AIM OF THE EXERCISE: Print all the data, keeping every line exactly as it is.

************

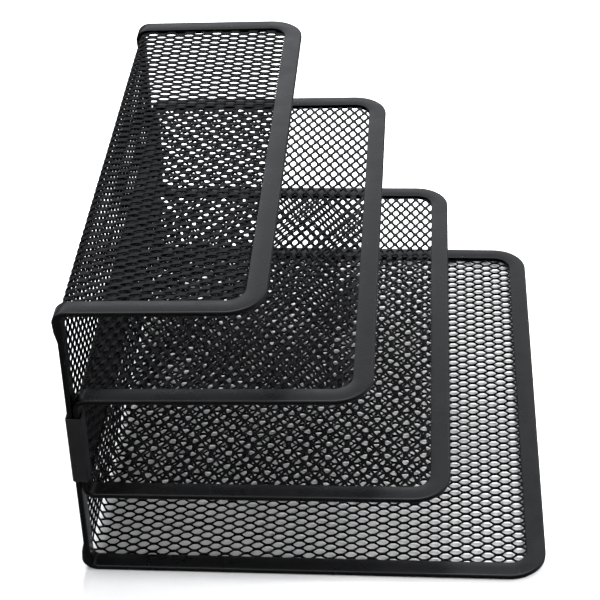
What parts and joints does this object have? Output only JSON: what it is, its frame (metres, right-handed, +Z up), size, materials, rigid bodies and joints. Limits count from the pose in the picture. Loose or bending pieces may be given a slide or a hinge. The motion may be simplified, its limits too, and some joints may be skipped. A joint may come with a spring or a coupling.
{
  "type": "desktop file sorter",
  "caption": "Stepped desktop file sorter of folded steel mesh with channel rims, lying on its longest panel, its slots open at both ends.",
  "frame": {"origin": "centre of the footprint, at the level of the surface that the longest panel lies on", "axes": "+X from the folded back to the panels' free edges, +Y from the front end to the rear end, +Z up"},
  "size_m": [0.2426, 0.3068, 0.1684],
  "materials": {
    "black_mesh": "satin powder coat",
    "black_rim": "satin powder coat"
  },
  "bodies": {
    "root": {"outer_mesh": "black_mesh", "outer_rim": "black_rim", "inner_mesh": "black_mesh", "inner_rim": "black_rim", "front_clip": "black_rim", "rear_clip": "black_rim"}
  },
  "joints": []
}
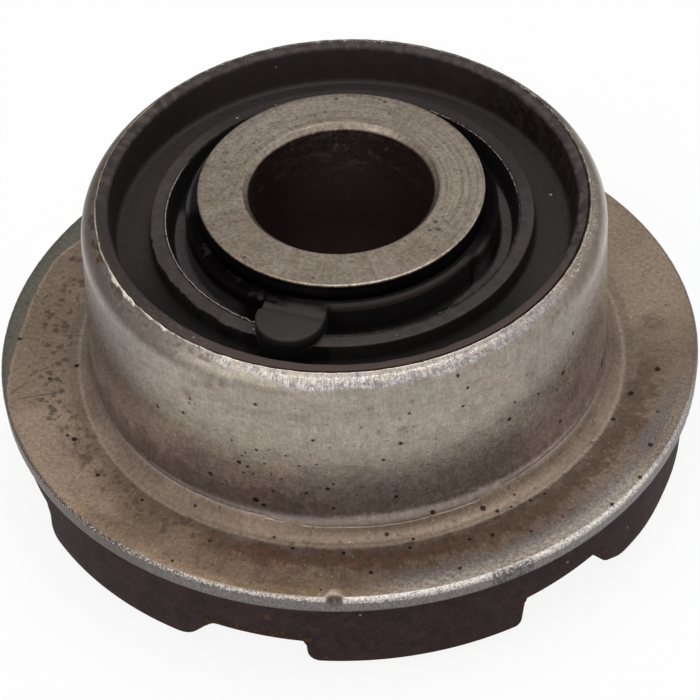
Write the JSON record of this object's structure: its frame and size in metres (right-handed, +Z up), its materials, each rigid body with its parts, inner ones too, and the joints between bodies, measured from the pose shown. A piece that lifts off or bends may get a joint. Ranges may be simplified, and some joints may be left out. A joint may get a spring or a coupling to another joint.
{
  "type": "rubber metal bush",
  "caption": "Flanged suspension bush: thick inner steel sleeve held by moulded rubber in a drawn steel collar, with a castellated rubber pad under the flange.",
  "frame": {"origin": "centre of the inner sleeve's lower end face, the lowest plane of the part", "axes": "+Z up the bore, from the flange end towards the collar's rim; -Y through the orientation tab and the gap under it"},
  "size_m": [0.055, 0.055, 0.0255],
  "materials": {
    "sleeve_steel": "turned end faces, dry, with fine dark pits",
    "collar_steel": "drawn sheet, satin, oily brown patina on the flange, pitted, worn bright at the edges",
    "rubber": "moulded, matt black with a satin sheen"
  },
  "bodies": {
    "root": {"inner_sleeve": "sleeve_steel", "outer_sleeve": "collar_steel", "rubber_body": "rubber"}
  },
  "joints": []
}
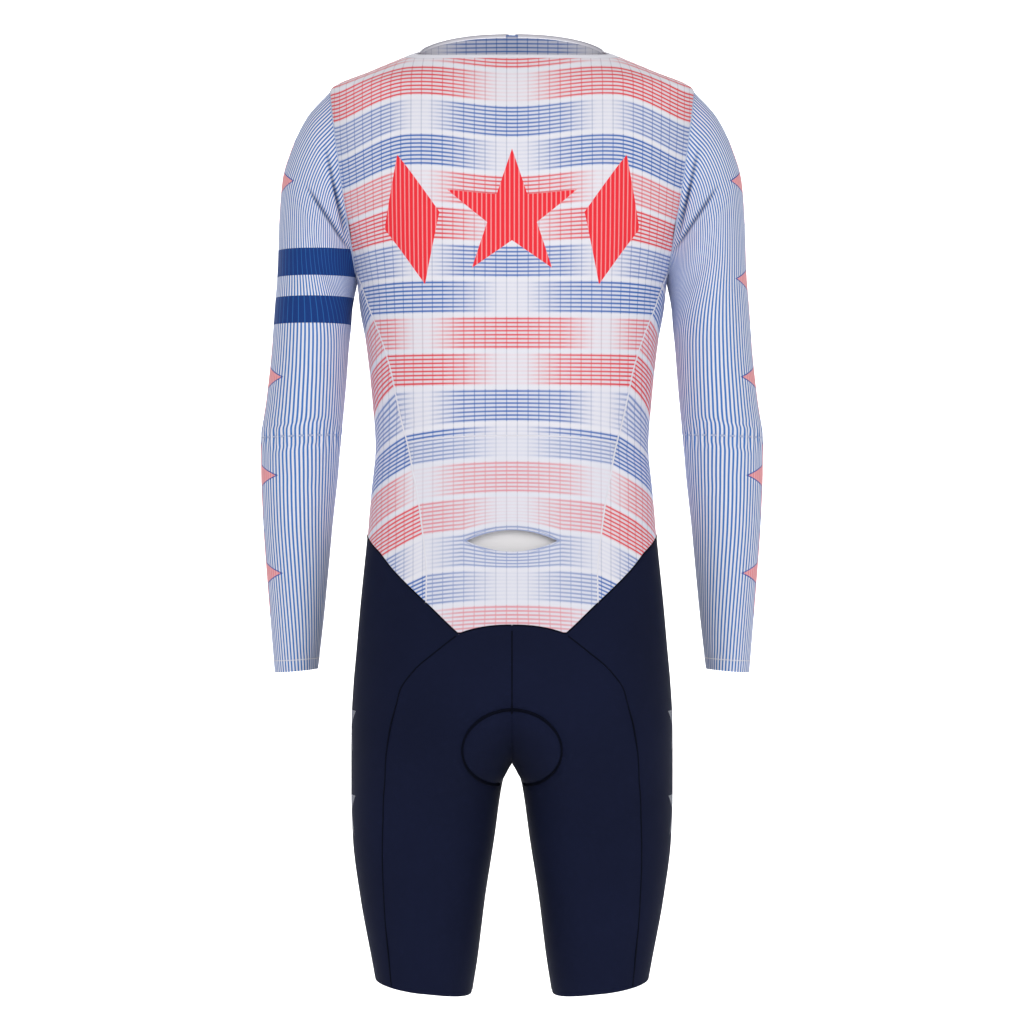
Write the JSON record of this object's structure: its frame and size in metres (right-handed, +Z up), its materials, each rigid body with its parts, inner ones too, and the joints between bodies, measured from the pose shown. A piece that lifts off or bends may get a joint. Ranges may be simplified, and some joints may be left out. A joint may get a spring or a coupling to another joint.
{
  "type": "cycling speed suit",
  "caption": "Long-sleeved, knee-length track cycling suit in worn form, open at the neck, cuffs and leg hems, with a back pocket and a front zip.",
  "frame": {"origin": "centre of the neck opening, at the height of the shoulder points", "axes": "+X to the wearer's right, +Y to the wearer's front, +Z up"},
  "size_m": [0.5212, 0.2467, 1.003],
  "materials": {
    "white_knit": "smooth printed knit",
    "sleeve_knit": "smooth striped knit",
    "navy_knit": "matt dense knit",
    "grey_lining": "plain lining knit",
    "zip_plastic": "moulded coil on tape",
    "zip_metal": "satin"
  },
  "bodies": {
    "suit": {"back_upper": "white_knit", "pocket_panel": "white_knit", "pocket_lining": "grey_lining", "side_panel_left": "white_knit", "side_panel_right": "white_knit", "front_left": "white_knit", "front_right": "white_knit", "neck_binding": "white_knit", "sleeve_upper_left": "sleeve_knit", "sleeve_upper_right": "sleeve_knit", "sleeve_lower_left": "sleeve_knit", "sleeve_lower_right": "sleeve_knit", "seat_left": "navy_knit", "seat_right": "navy_knit", "leg_outer_left": "navy_knit", "leg_outer_right": "navy_knit", "leg_front_left": "navy_knit", "leg_front_right": "navy_knit", "zip_coil": "zip_plastic", "zip_slider": "zip_metal"},
    "pull": {"zip_pull": "zip_metal"}
  },
  "joints": [
    {"name": "pull_swing", "type": "hinge", "parent": "suit", "child": "pull", "pos_m": [0, 0.06546, 0.05141], "axis": [1, 0, 0], "range_deg": [0, 140]}
  ]
}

************

ANSWER TO THIS PROBLEM:
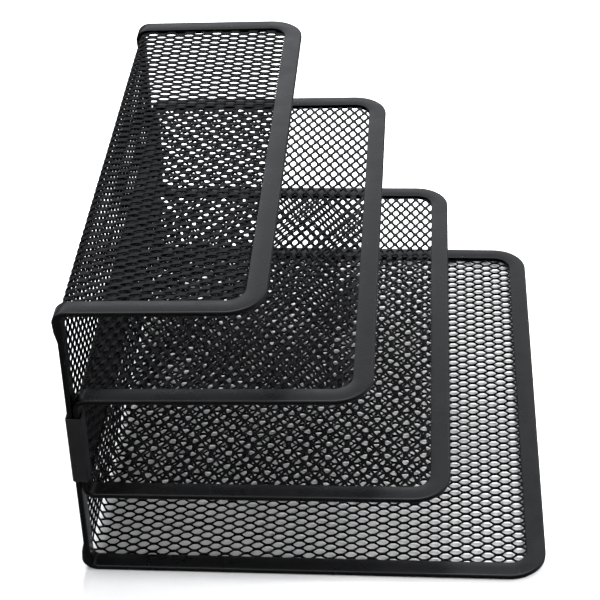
What parts and joints does this object have? Output only JSON: what it is, its frame (metres, right-handed, +Z up), size, materials, rigid bodies and joints. Limits count from the pose in the picture. Loose or bending pieces may be given a slide or a hinge. The motion may be simplified, its limits too, and some joints may be skipped. A joint may come with a spring or a coupling.
{
  "type": "desktop file sorter",
  "caption": "Stepped desktop file sorter of folded steel mesh with channel rims, lying on its longest panel, its slots open at both ends.",
  "frame": {"origin": "centre of the footprint, at the level of the surface that the longest panel lies on", "axes": "+X from the folded back to the panels' free edges, +Y from the front end to the rear end, +Z up"},
  "size_m": [0.2426, 0.3068, 0.1684],
  "materials": {
    "black_mesh": "satin powder coat",
    "black_rim": "satin powder coat"
  },
  "bodies": {
    "root": {"outer_mesh": "black_mesh", "outer_rim": "black_rim", "inner_mesh": "black_mesh", "inner_rim": "black_rim", "front_clip": "black_rim", "rear_clip": "black_rim"}
  },
  "joints": []
}
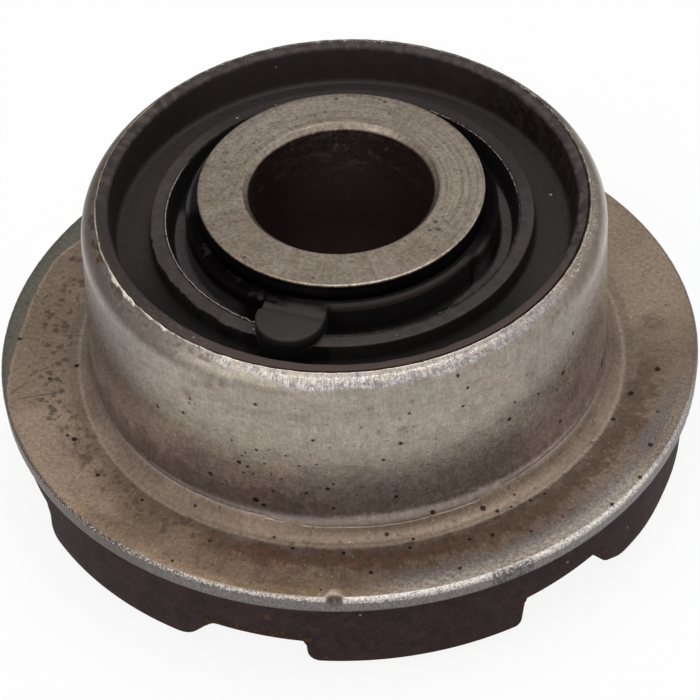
Write the JSON record of this object's structure: its frame and size in metres (right-handed, +Z up), its materials, each rigid body with its parts, inner ones too, and the joints between bodies, measured from the pose shown. A piece that lifts off or bends may get a joint. Ranges may be simplified, and some joints may be left out. A joint may get a spring or a coupling to another joint.
{
  "type": "rubber metal bush",
  "caption": "Flanged suspension bush: thick inner steel sleeve held by moulded rubber in a drawn steel collar, with a castellated rubber pad under the flange.",
  "frame": {"origin": "centre of the inner sleeve's lower end face, the lowest plane of the part", "axes": "+Z up the bore, from the flange end towards the collar's rim; -Y through the orientation tab and the gap under it"},
  "size_m": [0.055, 0.055, 0.0255],
  "materials": {
    "sleeve_steel": "turned end faces, dry, with fine dark pits",
    "collar_steel": "drawn sheet, satin, oily brown patina on the flange, pitted, worn bright at the edges",
    "rubber": "moulded, matt black with a satin sheen"
  },
  "bodies": {
    "root": {"inner_sleeve": "sleeve_steel", "outer_sleeve": "collar_steel", "rubber_body": "rubber"}
  },
  "joints": []
}
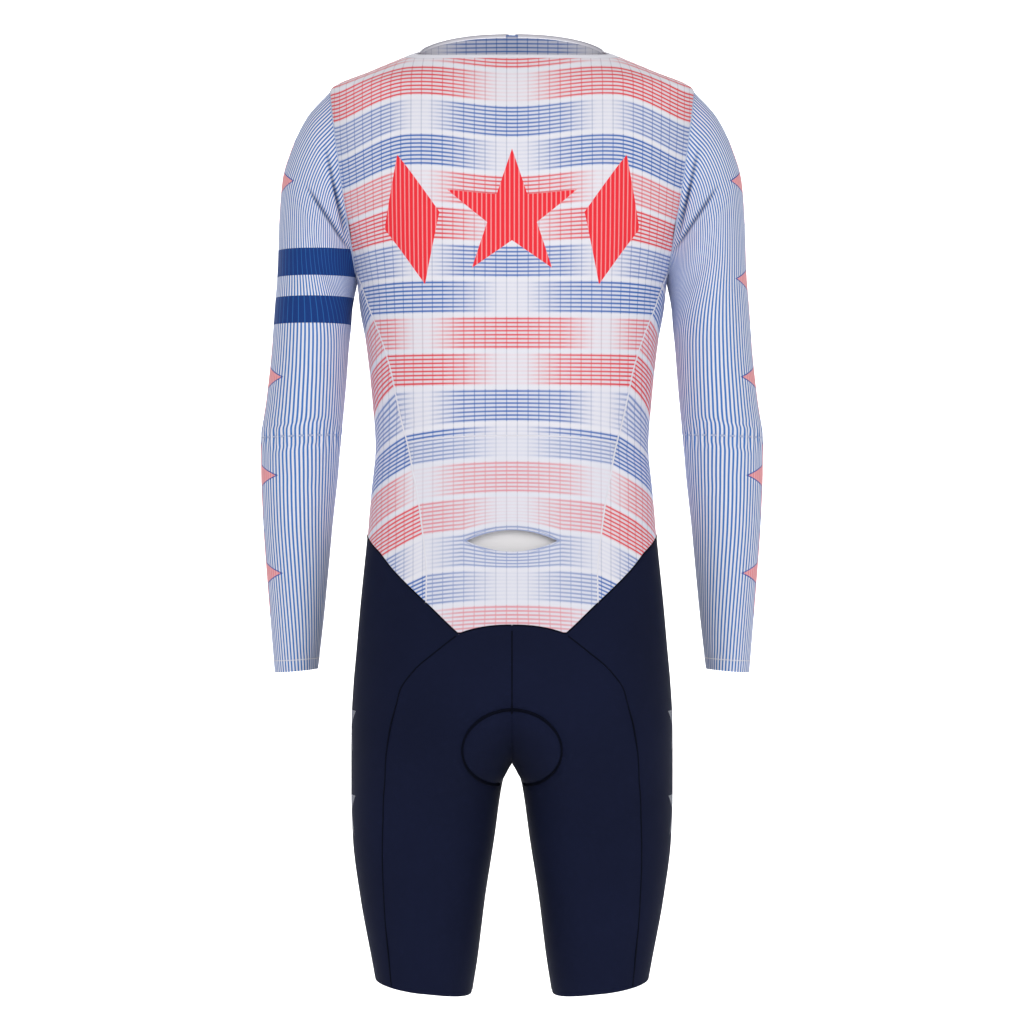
Write the JSON record of this object's structure: its frame and size in metres (right-handed, +Z up), its materials, each rigid body with its parts, inner ones too, and the joints between bodies, measured from the pose shown. A piece that lifts off or bends may get a joint. Ranges may be simplified, and some joints may be left out. A joint may get a spring or a coupling to another joint.
{
  "type": "cycling speed suit",
  "caption": "Long-sleeved, knee-length track cycling suit in worn form, open at the neck, cuffs and leg hems, with a back pocket and a front zip.",
  "frame": {"origin": "centre of the neck opening, at the height of the shoulder points", "axes": "+X to the wearer's right, +Y to the wearer's front, +Z up"},
  "size_m": [0.5212, 0.2467, 1.003],
  "materials": {
    "white_knit": "smooth printed knit",
    "sleeve_knit": "smooth striped knit",
    "navy_knit": "matt dense knit",
    "grey_lining": "plain lining knit",
    "zip_plastic": "moulded coil on tape",
    "zip_metal": "satin"
  },
  "bodies": {
    "suit": {"back_upper": "white_knit", "pocket_panel": "white_knit", "pocket_lining": "grey_lining", "side_panel_left": "white_knit", "side_panel_right": "white_knit", "front_left": "white_knit", "front_right": "white_knit", "neck_binding": "white_knit", "sleeve_upper_left": "sleeve_knit", "sleeve_upper_right": "sleeve_knit", "sleeve_lower_left": "sleeve_knit", "sleeve_lower_right": "sleeve_knit", "seat_left": "navy_knit", "seat_right": "navy_knit", "leg_outer_left": "navy_knit", "leg_outer_right": "navy_knit", "leg_front_left": "navy_knit", "leg_front_right": "navy_knit", "zip_coil": "zip_plastic", "zip_slider": "zip_metal"},
    "pull": {"zip_pull": "zip_metal"}
  },
  "joints": [
    {"name": "pull_swing", "type": "hinge", "parent": "suit", "child": "pull", "pos_m": [0, 0.06546, 0.05141], "axis": [1, 0, 0], "range_deg": [0, 140]}
  ]
}